Originalism is bad because the operative constitutional text is opaque and unreasoned, and it is opaque and unreasoned because it is not “prolix.” By contrast, fully fleshed out Marshallian judicial opinions lend themselves to clarity and intellectual development in future cases. Fallon’s judicial supremacism goes by many names. We might call it doctrinalism, i.e., judicial decision-making and opinions determined through the rectification of competing lines of (appellate) precedent based on (purportedly) widely shared norms and policies, or we might call it common law constitutionalism. Whatever we call it, there are a number of hidden assumptions here. What are they? If judicial opinions—their facts, rationales, and dispositions—are in some substantial sense not knowable, i.e., beyond the ken of doctrinalism’s intellectual proponents, or if its proponents steadfastly refuse to put forward what is, in fact, knowable, then doctrinalism is in no way obviously superior to its intellectual alternatives—e.g., civil law-like systems (eschewing any concrete reliance on precedent) or even—originalism. To put it another way, if doctrinalists get the doctrine wrong, if they misstate the law because it is not knowable or because they make it up, then the purported advantages of judicial supremacism put forward by Professor Fallon (and his intellectual predecessors) are a mirage. In those circumstances, doctrinalism would not support rule-of-law values—in those circumstances, doctrinalism is a well-hidden power grab for the rule of men.

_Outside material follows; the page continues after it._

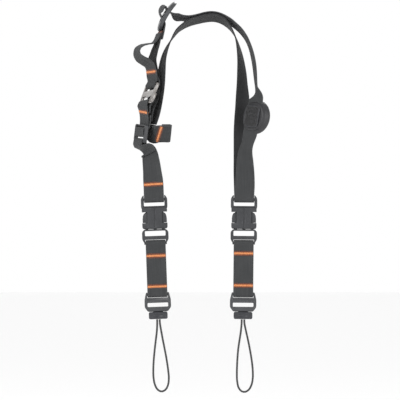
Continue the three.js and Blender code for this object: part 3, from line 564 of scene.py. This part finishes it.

In other words, doctrinalism relies on empirical assumptions about the legal world. It is that its high priests actually know what they are talking about—that expertise is possible, that they have that expertise, and that they are willing to deploy that expertise (neutrally). But if cases are essentially unreadable, or if doctrinalism’s proponents refuse to do what they have promised to do and what they must do to make their jurisprudential system virtuous, then we might just as well decide to democratize the interpretive process, and allow the vast unwashed to determine their political fate through elections and by direct reference, not to precedent, but to the text of the Constitution. Nor is it enough for doctrinalists to argue that they mostly get it “right”; rather, they ought to be arguing that they reach the “right” answers systematically in a way that doctrinalism’s would-be intellectual competitors (e.g., originalism) could not and do not. And that takes me back to my critique of Professor Fallon’s exposition of Merryman, Milligan, and Quirin.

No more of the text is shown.